RECENSIE - We kennen ze allemaal, de ‘frenologische’ borstbeelden waarbij op de kale witte schedel een scala aan menselijke eigenschappen staat geschreven. De echte, twee eeuwen oud, zijn peperduur, maar een kopie is gemakkelijk te bestellen. Het blijft immers een fascinerend idee. Een hoofd vol eigenschappen. Van ijdelheid tot voorzichtigheid, tot klankgevoel. En onder dat woord, onder het schedeldak, zou zich dan het stukje brein bevinden dat verantwoordelijk is voor die eigenschap.

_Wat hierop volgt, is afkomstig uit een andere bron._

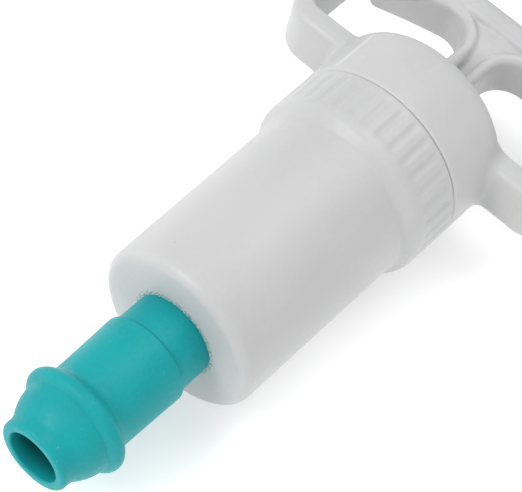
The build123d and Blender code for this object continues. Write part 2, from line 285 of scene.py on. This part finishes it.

Het moeten er zevenentwintig zijn. Zo ver kwam de bedenker van de ‘frenologie’, Franz Joseph Gall (1758-1828). Zo rond 1800 reisde de beroemde arts door heel Europa om overal lezingen te geven. Hij moet een indrukwekkend redenaar én showman zijn geweest. Critici waren er genoeg, maar Gall had geen enkele moeite om een zaal vol dames en heren, hongerend naar de nieuwste wetenschap, om de vinger te winden. En als hij geen lezing gaf, dan bezocht hij wel de lokale gevangenis of het krankzinnigengesticht. Want, zo zei hij, daar vond je de extreme gevallen waarmee je zijn revolutionaire theorie het beste kon illustreren.
Neem eigenschap nummer 1, de geslachtsdrift. Die zat volgens Gall opgeborgen in de kleine hersenen. Dat was geen wilde gok. Gall en zijn trouwe leerling en secondant Johann Spurzheim hadden, zeiden ze, duizenden schedels bekeken, van gewone burgers, pedofielen, geesteszieken en óók de schedel van een priester. Die laatste kende geen geslachtsdrift, zo meenden de beide heren, dus zijn schedel was een soort nulpunt. En als je dan maar goed keek, en voelde, dan kon je voelen dat de geslachtsdrift dáár zat.